Although the intentions are not purely identical, Larry Madrigal brings back to mind the themes, atmospheres and certain colors of Pierre Bonnard when he paints his wife, Marthe, or Honoré Daumier when he depicts a washerwoman holding a child by the hand (Dragged, 2024). Tim Sandow, for his part, seems to remain faithful to the idea of a realism (No land, 2024), in the manner of the Frères Le Nain - when they paint figures staring at us - that elevates the common, the anecdotal and the everyday to the level of what deserves to be represented, on canvas. The two painters are even more closely aligned, moreover, in their attention to the fragility of detail, to luminous reflections and to gestures that are desperately solitary or in search of attention.  One looks at relationships from a more familial and personal angle, the other detaches itself from it to show, with a certain dose of irony, the vicissitudes of the lives of small characters attached to a goal or a function that is, in the end, a little beyond them.

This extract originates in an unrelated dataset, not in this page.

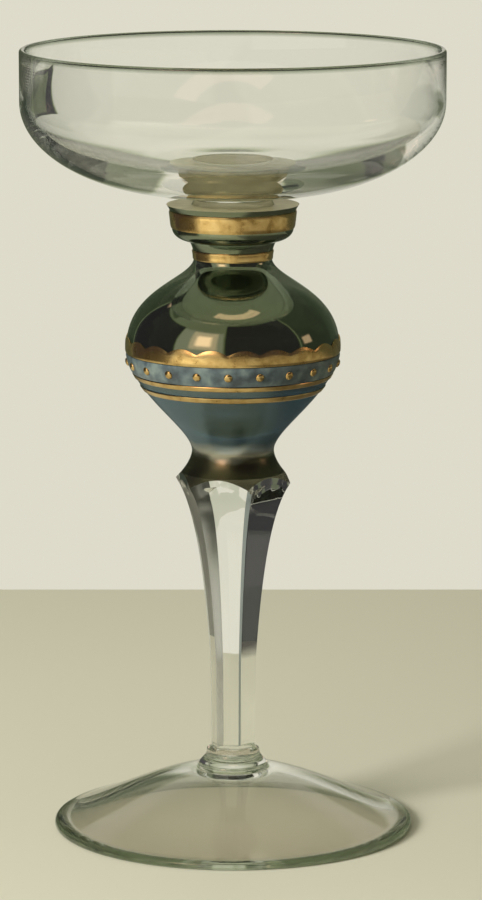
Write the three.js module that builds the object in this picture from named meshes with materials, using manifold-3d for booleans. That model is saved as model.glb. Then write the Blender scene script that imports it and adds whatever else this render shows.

In any case, these characters also exist, and all of them, through their discrepancy: a form of dissonance is born between love and the dish burning in the oven, between a man with a gun and a perplexed pigeon. But the twilights respond in chorus to the crises of a child or the doubts of an agent. The two painters' palettes are full of nuances, remembrance and absurdities, both beautiful and curious. And only one thing is certain: they both have the color of memory.

 

Larry Madrigal (*1986, US) works and lives in Phoenix, USA. He received his BFA and MFA from Arizona State University, Tempe.

 

Tim Sandow (*1988, DE) works and lives in Wuppertal, Germany. He graduated from the Kunstakademie Düsseldorf and the Akademie der bildenden Künste Wien in 2019 with Daniel Richter.